Rows from an object dataset
——
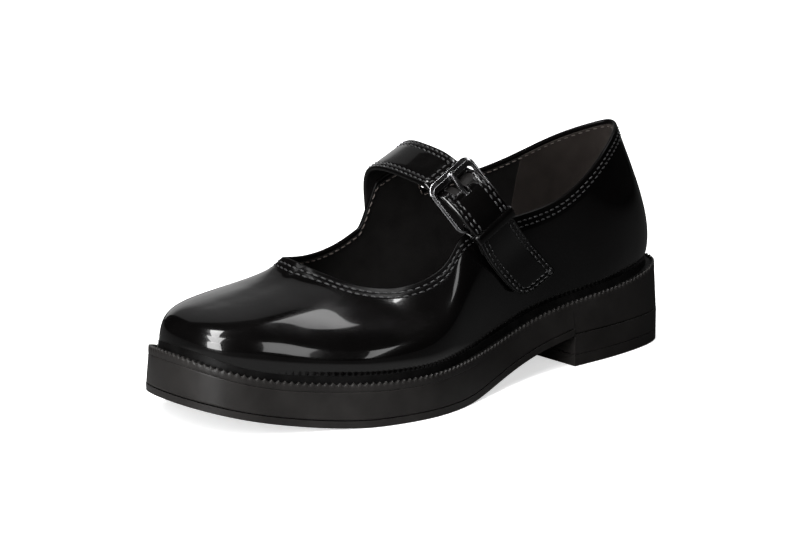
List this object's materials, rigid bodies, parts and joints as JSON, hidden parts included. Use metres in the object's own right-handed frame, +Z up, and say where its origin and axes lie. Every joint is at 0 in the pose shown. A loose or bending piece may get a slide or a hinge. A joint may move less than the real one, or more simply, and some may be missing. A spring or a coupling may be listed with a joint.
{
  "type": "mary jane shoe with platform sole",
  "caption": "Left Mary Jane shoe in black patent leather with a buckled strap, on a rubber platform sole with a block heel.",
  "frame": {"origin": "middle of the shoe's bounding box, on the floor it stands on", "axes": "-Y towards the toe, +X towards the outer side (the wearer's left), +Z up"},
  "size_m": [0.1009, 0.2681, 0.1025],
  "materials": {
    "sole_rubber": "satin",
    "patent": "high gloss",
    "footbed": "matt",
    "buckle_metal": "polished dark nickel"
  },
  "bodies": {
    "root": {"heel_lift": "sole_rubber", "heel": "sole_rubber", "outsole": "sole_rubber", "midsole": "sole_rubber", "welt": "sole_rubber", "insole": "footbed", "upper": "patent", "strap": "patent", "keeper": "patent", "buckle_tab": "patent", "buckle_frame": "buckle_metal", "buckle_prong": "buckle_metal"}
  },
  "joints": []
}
——
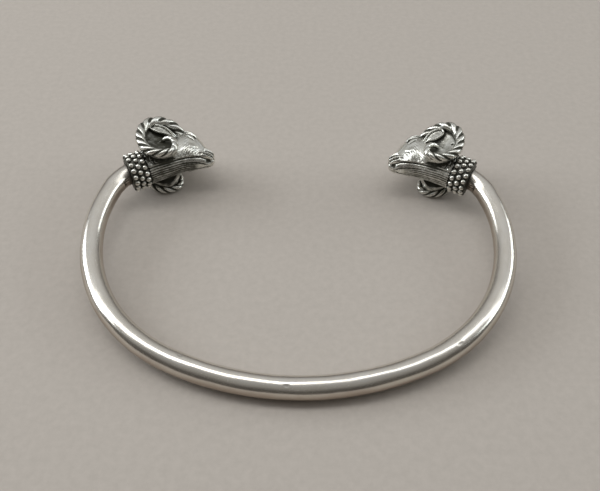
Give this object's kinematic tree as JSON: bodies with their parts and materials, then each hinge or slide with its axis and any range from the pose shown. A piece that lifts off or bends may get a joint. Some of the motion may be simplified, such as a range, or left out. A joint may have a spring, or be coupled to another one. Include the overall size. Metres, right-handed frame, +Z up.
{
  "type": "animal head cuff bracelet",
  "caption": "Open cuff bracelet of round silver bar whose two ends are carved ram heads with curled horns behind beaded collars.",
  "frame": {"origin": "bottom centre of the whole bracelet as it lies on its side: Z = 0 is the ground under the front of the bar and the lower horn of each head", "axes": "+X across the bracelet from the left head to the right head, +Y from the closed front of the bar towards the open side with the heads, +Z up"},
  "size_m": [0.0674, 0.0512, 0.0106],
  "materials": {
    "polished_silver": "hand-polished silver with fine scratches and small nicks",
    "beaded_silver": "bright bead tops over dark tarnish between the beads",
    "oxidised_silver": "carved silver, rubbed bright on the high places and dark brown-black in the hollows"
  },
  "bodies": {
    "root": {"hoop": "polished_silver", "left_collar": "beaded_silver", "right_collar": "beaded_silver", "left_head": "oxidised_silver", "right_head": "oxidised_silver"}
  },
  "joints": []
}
——
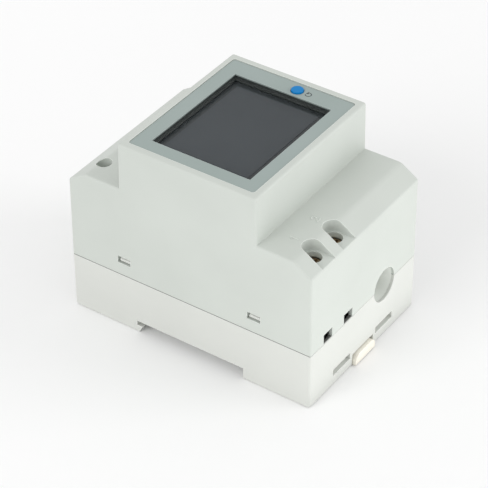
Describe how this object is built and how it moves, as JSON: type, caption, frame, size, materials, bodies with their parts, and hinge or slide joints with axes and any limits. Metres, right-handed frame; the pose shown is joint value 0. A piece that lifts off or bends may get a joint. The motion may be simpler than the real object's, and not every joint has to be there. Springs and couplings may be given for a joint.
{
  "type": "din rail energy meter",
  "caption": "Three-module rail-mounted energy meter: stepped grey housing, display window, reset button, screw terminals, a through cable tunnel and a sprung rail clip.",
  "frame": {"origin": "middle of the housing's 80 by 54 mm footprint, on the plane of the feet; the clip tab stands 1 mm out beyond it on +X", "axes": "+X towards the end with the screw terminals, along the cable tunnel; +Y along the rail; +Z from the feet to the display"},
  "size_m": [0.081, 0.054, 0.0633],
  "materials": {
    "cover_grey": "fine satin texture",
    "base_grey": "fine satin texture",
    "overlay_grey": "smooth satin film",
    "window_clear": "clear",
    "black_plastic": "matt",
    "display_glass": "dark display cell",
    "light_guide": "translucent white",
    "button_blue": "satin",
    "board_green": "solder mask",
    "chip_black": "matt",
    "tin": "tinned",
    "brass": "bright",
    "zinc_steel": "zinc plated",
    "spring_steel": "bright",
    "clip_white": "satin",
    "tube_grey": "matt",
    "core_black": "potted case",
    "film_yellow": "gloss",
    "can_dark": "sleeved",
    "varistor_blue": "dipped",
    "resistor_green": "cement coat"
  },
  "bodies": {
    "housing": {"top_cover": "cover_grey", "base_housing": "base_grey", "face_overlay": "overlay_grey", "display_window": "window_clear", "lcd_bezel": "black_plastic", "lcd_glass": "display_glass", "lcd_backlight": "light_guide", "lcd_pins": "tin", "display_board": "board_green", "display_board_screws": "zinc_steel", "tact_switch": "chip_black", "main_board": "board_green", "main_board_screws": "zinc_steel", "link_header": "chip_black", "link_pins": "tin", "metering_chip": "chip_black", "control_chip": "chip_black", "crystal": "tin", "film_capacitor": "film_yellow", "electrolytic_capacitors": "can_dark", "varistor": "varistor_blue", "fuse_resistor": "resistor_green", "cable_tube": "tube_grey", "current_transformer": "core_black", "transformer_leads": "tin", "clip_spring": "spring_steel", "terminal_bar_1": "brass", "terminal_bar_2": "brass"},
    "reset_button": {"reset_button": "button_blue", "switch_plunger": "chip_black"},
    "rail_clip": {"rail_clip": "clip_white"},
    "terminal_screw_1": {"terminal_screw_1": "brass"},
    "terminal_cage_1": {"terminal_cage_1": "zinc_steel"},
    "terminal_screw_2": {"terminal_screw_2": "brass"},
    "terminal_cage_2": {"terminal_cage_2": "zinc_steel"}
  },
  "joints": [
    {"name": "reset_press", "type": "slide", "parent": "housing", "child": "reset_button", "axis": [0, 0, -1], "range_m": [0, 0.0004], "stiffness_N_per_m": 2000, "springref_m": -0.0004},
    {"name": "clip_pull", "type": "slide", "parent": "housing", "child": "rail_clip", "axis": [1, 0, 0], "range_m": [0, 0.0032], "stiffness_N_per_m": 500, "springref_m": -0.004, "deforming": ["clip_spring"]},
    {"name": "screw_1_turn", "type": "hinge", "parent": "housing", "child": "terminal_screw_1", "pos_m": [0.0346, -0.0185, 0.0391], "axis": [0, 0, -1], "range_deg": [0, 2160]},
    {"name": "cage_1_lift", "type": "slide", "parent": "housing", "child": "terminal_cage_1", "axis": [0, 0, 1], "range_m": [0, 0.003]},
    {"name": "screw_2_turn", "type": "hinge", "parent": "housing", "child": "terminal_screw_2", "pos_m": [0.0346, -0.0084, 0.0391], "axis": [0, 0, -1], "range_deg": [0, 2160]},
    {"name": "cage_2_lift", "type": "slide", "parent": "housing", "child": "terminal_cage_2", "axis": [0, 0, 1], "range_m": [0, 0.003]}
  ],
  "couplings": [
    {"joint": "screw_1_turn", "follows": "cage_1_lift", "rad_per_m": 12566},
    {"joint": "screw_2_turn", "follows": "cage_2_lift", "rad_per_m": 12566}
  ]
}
——
### [PROBLEM]
Where a line above contains the word "pose", copy that line.

### [EXERCISE SOLUTION]
List this object's materials, rigid bodies, parts and joints as JSON, hidden parts included. Use metres in the object's own right-handed frame, +Z up, and say where its origin and axes lie. Every joint is at 0 in the pose shown. A loose or bending piece may get a slide or a hinge. A joint may move less than the real one, or more simply, and some may be missing. A spring or a coupling may be listed with a joint.
Give this object's kinematic tree as JSON: bodies with their parts and materials, then each hinge or slide with its axis and any range from the pose shown. A piece that lifts off or bends may get a joint. Some of the motion may be simplified, such as a range, or left out. A joint may have a spring, or be coupled to another one. Include the overall size. Metres, right-handed frame, +Z up.
Describe how this object is built and how it moves, as JSON: type, caption, frame, size, materials, bodies with their parts, and hinge or slide joints with axes and any limits. Metres, right-handed frame; the pose shown is joint value 0. A piece that lifts off or bends may get a joint. The motion may be simpler than the real object's, and not every joint has to be there. Springs and couplings may be given for a joint.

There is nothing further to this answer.